> Written instruction: Each entry below must be repeated word for word.

> Data rows:
□ □ □ □ □
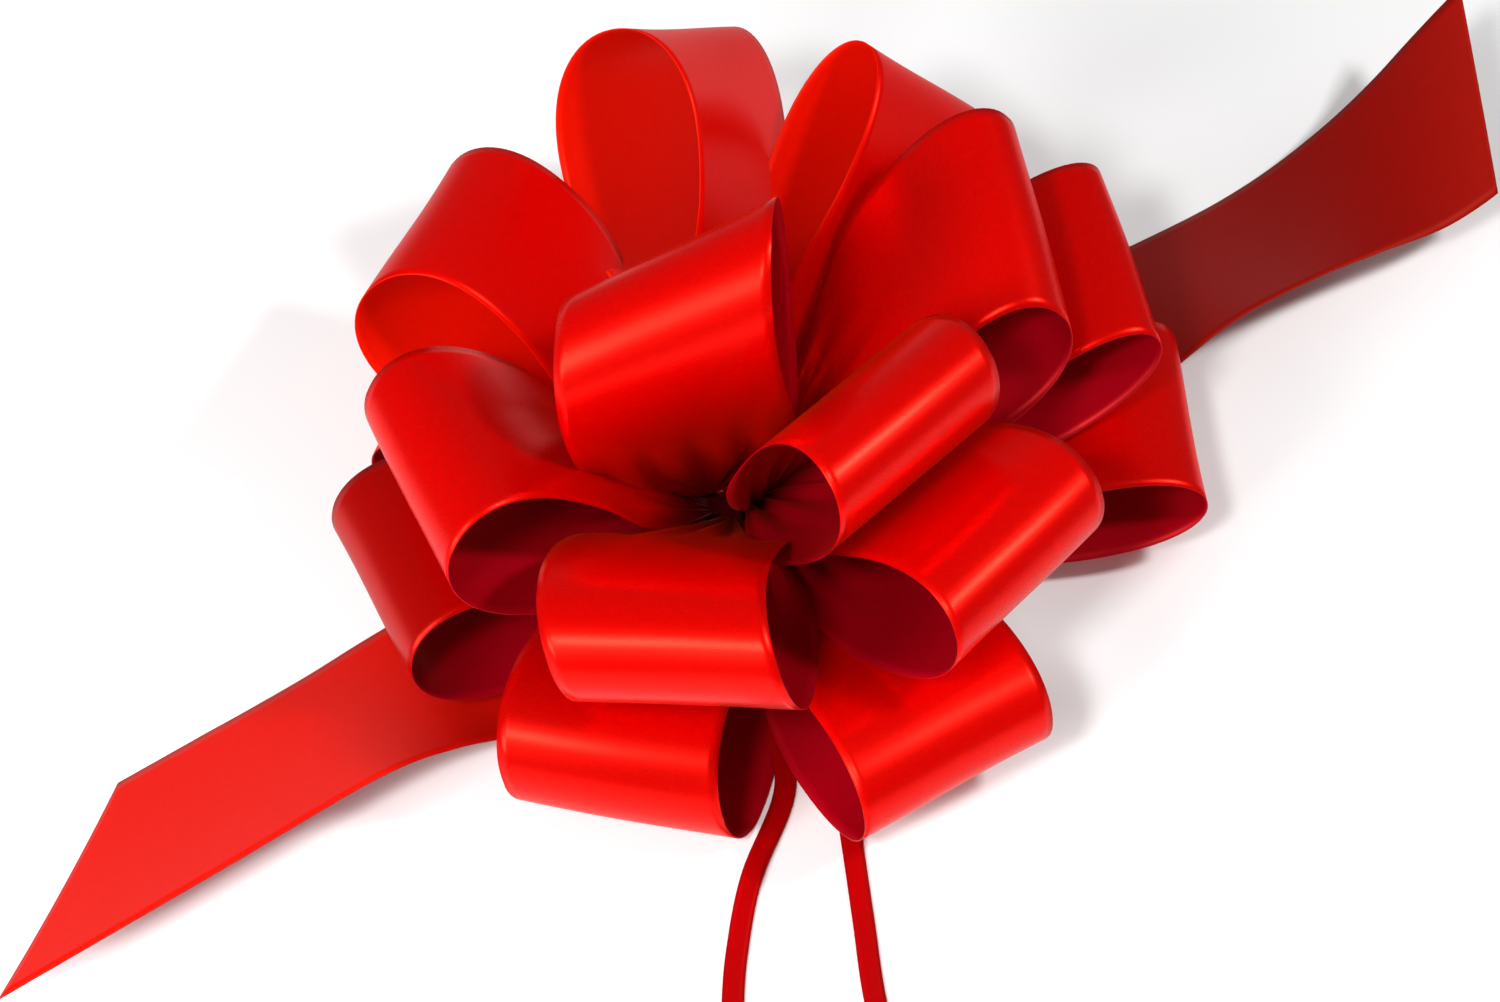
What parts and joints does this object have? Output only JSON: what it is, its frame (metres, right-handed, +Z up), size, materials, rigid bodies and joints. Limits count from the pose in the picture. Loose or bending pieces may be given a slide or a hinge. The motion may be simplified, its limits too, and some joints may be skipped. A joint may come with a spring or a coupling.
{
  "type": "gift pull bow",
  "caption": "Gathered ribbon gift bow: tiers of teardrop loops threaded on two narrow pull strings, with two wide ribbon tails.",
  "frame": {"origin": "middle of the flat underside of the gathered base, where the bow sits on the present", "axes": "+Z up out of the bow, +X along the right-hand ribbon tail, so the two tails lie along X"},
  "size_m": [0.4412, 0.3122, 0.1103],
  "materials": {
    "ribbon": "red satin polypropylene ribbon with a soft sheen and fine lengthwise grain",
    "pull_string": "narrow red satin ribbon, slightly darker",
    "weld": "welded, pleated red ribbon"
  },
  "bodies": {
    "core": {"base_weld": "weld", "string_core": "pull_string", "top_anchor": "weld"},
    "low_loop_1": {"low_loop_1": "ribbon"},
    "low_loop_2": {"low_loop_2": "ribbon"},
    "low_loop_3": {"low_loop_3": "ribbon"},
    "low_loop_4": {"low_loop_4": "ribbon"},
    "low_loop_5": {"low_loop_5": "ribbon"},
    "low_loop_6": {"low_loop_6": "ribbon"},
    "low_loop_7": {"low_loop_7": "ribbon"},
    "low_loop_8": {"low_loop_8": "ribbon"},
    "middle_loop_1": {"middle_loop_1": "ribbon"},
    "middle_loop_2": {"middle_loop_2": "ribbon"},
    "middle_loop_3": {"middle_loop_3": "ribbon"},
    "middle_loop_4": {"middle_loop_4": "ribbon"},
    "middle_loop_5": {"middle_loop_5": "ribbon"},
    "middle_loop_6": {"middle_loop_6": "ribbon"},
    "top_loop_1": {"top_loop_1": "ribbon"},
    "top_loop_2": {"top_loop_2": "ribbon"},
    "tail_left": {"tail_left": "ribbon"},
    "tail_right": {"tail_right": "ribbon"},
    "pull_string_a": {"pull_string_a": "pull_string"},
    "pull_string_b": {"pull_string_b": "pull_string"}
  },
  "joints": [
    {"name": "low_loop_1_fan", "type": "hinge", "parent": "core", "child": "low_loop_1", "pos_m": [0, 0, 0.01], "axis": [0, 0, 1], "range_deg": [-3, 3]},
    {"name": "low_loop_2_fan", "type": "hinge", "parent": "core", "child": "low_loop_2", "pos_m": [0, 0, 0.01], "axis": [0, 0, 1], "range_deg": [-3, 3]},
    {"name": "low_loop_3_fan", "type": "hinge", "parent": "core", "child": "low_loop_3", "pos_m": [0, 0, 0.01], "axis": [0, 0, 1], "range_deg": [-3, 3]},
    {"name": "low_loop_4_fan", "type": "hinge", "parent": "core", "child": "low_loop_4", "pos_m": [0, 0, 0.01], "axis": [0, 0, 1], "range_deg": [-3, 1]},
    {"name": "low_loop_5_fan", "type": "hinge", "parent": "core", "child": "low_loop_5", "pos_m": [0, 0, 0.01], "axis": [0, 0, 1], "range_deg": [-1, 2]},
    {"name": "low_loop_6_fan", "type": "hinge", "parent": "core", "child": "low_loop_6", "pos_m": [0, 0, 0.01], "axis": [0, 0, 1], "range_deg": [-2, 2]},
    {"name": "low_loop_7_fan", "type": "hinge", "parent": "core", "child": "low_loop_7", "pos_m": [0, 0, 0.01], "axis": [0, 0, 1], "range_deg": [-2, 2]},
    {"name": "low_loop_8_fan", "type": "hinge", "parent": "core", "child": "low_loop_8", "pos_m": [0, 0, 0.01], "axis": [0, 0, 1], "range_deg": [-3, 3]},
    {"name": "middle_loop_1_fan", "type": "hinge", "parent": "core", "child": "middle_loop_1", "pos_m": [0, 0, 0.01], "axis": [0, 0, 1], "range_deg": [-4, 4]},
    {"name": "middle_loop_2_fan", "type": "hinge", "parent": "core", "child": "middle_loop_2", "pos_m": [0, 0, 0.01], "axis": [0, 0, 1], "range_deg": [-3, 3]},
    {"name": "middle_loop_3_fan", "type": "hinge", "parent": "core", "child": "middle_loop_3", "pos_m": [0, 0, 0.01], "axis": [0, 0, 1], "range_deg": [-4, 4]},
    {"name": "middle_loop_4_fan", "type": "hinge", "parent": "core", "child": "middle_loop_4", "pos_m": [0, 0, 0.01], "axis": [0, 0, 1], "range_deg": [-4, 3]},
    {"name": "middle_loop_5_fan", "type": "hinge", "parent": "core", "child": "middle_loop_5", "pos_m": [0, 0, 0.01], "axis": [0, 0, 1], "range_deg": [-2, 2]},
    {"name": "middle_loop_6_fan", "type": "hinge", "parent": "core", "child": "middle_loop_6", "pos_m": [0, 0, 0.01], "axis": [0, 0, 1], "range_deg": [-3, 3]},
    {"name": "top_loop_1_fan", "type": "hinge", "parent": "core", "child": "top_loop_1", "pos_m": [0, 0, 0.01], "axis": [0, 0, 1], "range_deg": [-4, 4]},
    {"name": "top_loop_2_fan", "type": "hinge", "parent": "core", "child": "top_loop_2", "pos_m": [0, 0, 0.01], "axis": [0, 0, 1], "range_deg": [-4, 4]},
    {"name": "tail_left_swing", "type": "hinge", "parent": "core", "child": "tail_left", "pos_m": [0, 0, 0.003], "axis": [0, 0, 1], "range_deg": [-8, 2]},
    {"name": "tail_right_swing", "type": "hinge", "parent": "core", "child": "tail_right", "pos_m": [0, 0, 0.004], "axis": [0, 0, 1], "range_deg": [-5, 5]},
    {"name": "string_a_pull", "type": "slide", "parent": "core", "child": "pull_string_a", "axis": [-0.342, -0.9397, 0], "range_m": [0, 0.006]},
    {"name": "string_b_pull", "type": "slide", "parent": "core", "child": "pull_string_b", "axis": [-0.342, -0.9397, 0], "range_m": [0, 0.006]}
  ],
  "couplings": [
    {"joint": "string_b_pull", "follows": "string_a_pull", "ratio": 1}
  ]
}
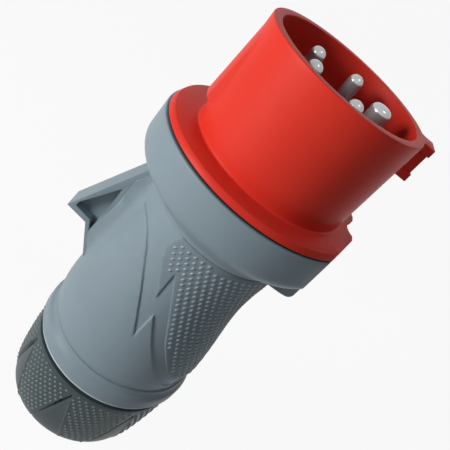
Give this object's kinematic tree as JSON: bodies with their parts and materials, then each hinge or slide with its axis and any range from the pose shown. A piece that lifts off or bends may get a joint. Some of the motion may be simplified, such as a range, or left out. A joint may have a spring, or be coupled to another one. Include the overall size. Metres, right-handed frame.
□ □ □ □ □
> Written response:
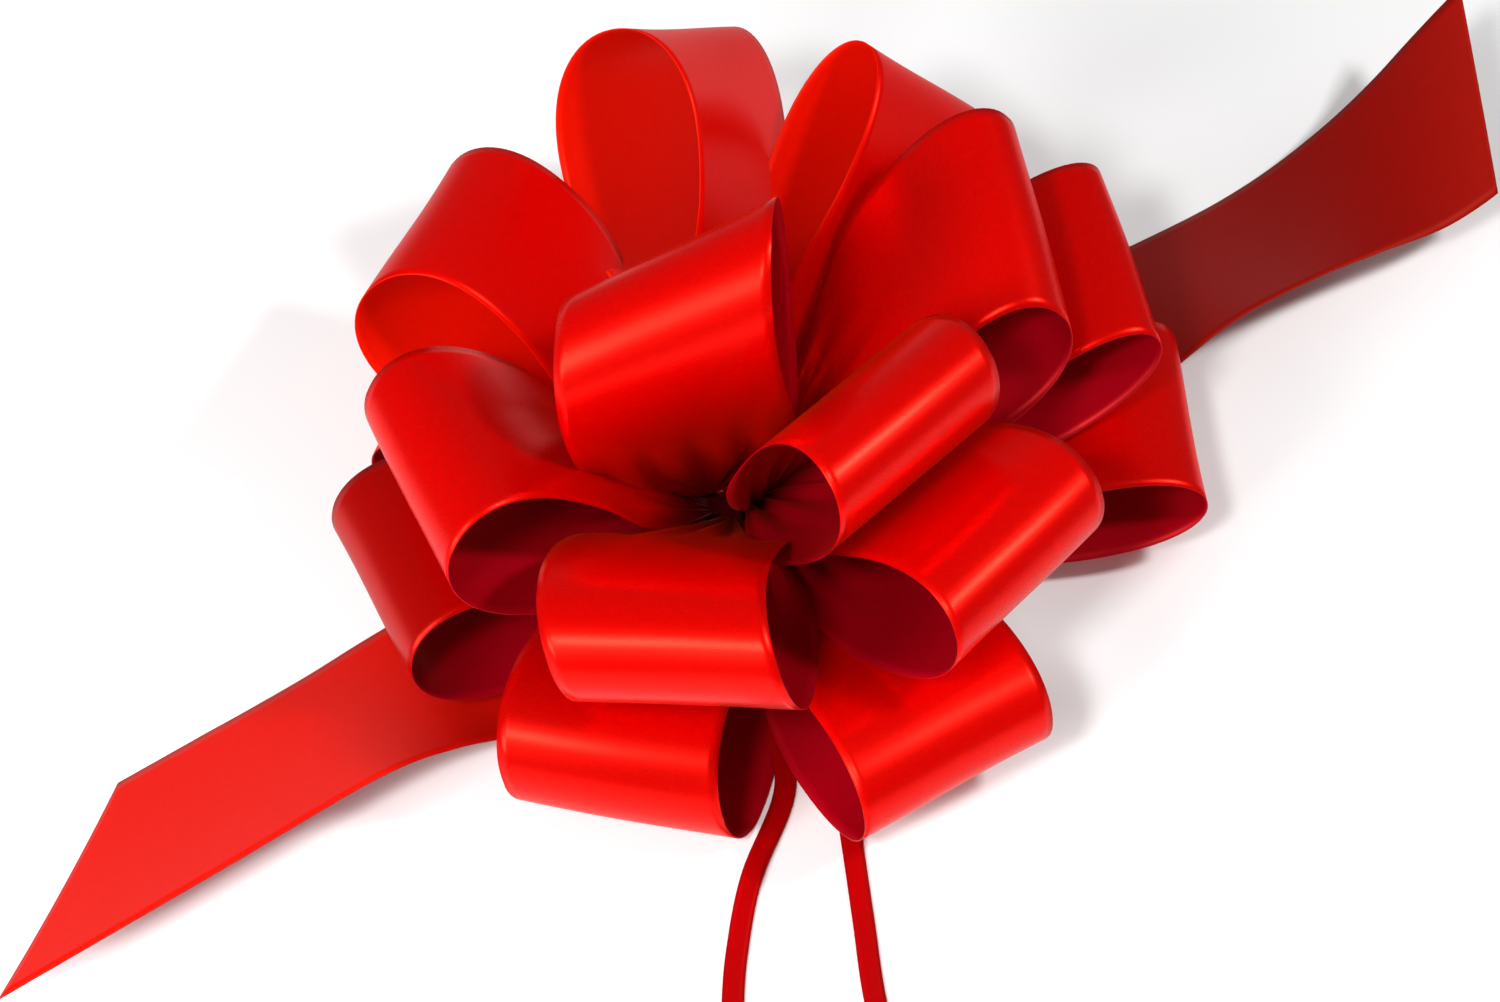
What parts and joints does this object have? Output only JSON: what it is, its frame (metres, right-handed, +Z up), size, materials, rigid bodies and joints. Limits count from the pose in the picture. Loose or bending pieces may be given a slide or a hinge. The motion may be simplified, its limits too, and some joints may be skipped. A joint may come with a spring or a coupling.
{
  "type": "gift pull bow",
  "caption": "Gathered ribbon gift bow: tiers of teardrop loops threaded on two narrow pull strings, with two wide ribbon tails.",
  "frame": {"origin": "middle of the flat underside of the gathered base, where the bow sits on the present", "axes": "+Z up out of the bow, +X along the right-hand ribbon tail, so the two tails lie along X"},
  "size_m": [0.4412, 0.3122, 0.1103],
  "materials": {
    "ribbon": "red satin polypropylene ribbon with a soft sheen and fine lengthwise grain",
    "pull_string": "narrow red satin ribbon, slightly darker",
    "weld": "welded, pleated red ribbon"
  },
  "bodies": {
    "core": {"base_weld": "weld", "string_core": "pull_string", "top_anchor": "weld"},
    "low_loop_1": {"low_loop_1": "ribbon"},
    "low_loop_2": {"low_loop_2": "ribbon"},
    "low_loop_3": {"low_loop_3": "ribbon"},
    "low_loop_4": {"low_loop_4": "ribbon"},
    "low_loop_5": {"low_loop_5": "ribbon"},
    "low_loop_6": {"low_loop_6": "ribbon"},
    "low_loop_7": {"low_loop_7": "ribbon"},
    "low_loop_8": {"low_loop_8": "ribbon"},
    "middle_loop_1": {"middle_loop_1": "ribbon"},
    "middle_loop_2": {"middle_loop_2": "ribbon"},
    "middle_loop_3": {"middle_loop_3": "ribbon"},
    "middle_loop_4": {"middle_loop_4": "ribbon"},
    "middle_loop_5": {"middle_loop_5": "ribbon"},
    "middle_loop_6": {"middle_loop_6": "ribbon"},
    "top_loop_1": {"top_loop_1": "ribbon"},
    "top_loop_2": {"top_loop_2": "ribbon"},
    "tail_left": {"tail_left": "ribbon"},
    "tail_right": {"tail_right": "ribbon"},
    "pull_string_a": {"pull_string_a": "pull_string"},
    "pull_string_b": {"pull_string_b": "pull_string"}
  },
  "joints": [
    {"name": "low_loop_1_fan", "type": "hinge", "parent": "core", "child": "low_loop_1", "pos_m": [0, 0, 0.01], "axis": [0, 0, 1], "range_deg": [-3, 3]},
    {"name": "low_loop_2_fan", "type": "hinge", "parent": "core", "child": "low_loop_2", "pos_m": [0, 0, 0.01], "axis": [0, 0, 1], "range_deg": [-3, 3]},
    {"name": "low_loop_3_fan", "type": "hinge", "parent": "core", "child": "low_loop_3", "pos_m": [0, 0, 0.01], "axis": [0, 0, 1], "range_deg": [-3, 3]},
    {"name": "low_loop_4_fan", "type": "hinge", "parent": "core", "child": "low_loop_4", "pos_m": [0, 0, 0.01], "axis": [0, 0, 1], "range_deg": [-3, 1]},
    {"name": "low_loop_5_fan", "type": "hinge", "parent": "core", "child": "low_loop_5", "pos_m": [0, 0, 0.01], "axis": [0, 0, 1], "range_deg": [-1, 2]},
    {"name": "low_loop_6_fan", "type": "hinge", "parent": "core", "child": "low_loop_6", "pos_m": [0, 0, 0.01], "axis": [0, 0, 1], "range_deg": [-2, 2]},
    {"name": "low_loop_7_fan", "type": "hinge", "parent": "core", "child": "low_loop_7", "pos_m": [0, 0, 0.01], "axis": [0, 0, 1], "range_deg": [-2, 2]},
    {"name": "low_loop_8_fan", "type": "hinge", "parent": "core", "child": "low_loop_8", "pos_m": [0, 0, 0.01], "axis": [0, 0, 1], "range_deg": [-3, 3]},
    {"name": "middle_loop_1_fan", "type": "hinge", "parent": "core", "child": "middle_loop_1", "pos_m": [0, 0, 0.01], "axis": [0, 0, 1], "range_deg": [-4, 4]},
    {"name": "middle_loop_2_fan", "type": "hinge", "parent": "core", "child": "middle_loop_2", "pos_m": [0, 0, 0.01], "axis": [0, 0, 1], "range_deg": [-3, 3]},
    {"name": "middle_loop_3_fan", "type": "hinge", "parent": "core", "child": "middle_loop_3", "pos_m": [0, 0, 0.01], "axis": [0, 0, 1], "range_deg": [-4, 4]},
    {"name": "middle_loop_4_fan", "type": "hinge", "parent": "core", "child": "middle_loop_4", "pos_m": [0, 0, 0.01], "axis": [0, 0, 1], "range_deg": [-4, 3]},
    {"name": "middle_loop_5_fan", "type": "hinge", "parent": "core", "child": "middle_loop_5", "pos_m": [0, 0, 0.01], "axis": [0, 0, 1], "range_deg": [-2, 2]},
    {"name": "middle_loop_6_fan", "type": "hinge", "parent": "core", "child": "middle_loop_6", "pos_m": [0, 0, 0.01], "axis": [0, 0, 1], "range_deg": [-3, 3]},
    {"name": "top_loop_1_fan", "type": "hinge", "parent": "core", "child": "top_loop_1", "pos_m": [0, 0, 0.01], "axis": [0, 0, 1], "range_deg": [-4, 4]},
    {"name": "top_loop_2_fan", "type": "hinge", "parent": "core", "child": "top_loop_2", "pos_m": [0, 0, 0.01], "axis": [0, 0, 1], "range_deg": [-4, 4]},
    {"name": "tail_left_swing", "type": "hinge", "parent": "core", "child": "tail_left", "pos_m": [0, 0, 0.003], "axis": [0, 0, 1], "range_deg": [-8, 2]},
    {"name": "tail_right_swing", "type": "hinge", "parent": "core", "child": "tail_right", "pos_m": [0, 0, 0.004], "axis": [0, 0, 1], "range_deg": [-5, 5]},
    {"name": "string_a_pull", "type": "slide", "parent": "core", "child": "pull_string_a", "axis": [-0.342, -0.9397, 0], "range_m": [0, 0.006]},
    {"name": "string_b_pull", "type": "slide", "parent": "core", "child": "pull_string_b", "axis": [-0.342, -0.9397, 0], "range_m": [0, 0.006]}
  ],
  "couplings": [
    {"joint": "string_b_pull", "follows": "string_a_pull", "ratio": 1}
  ]
}
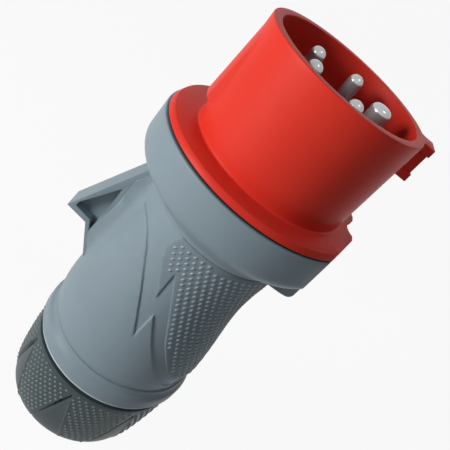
Give this object's kinematic tree as JSON: bodies with their parts and materials, then each hinge or slide with its axis and any range from the pose shown. A piece that lifts off or bends may get a joint. Some of the motion may be simplified, such as a range, or left out. A joint may have a spring, or be coupled to another one. Include the overall size. Metres, right-handed frame.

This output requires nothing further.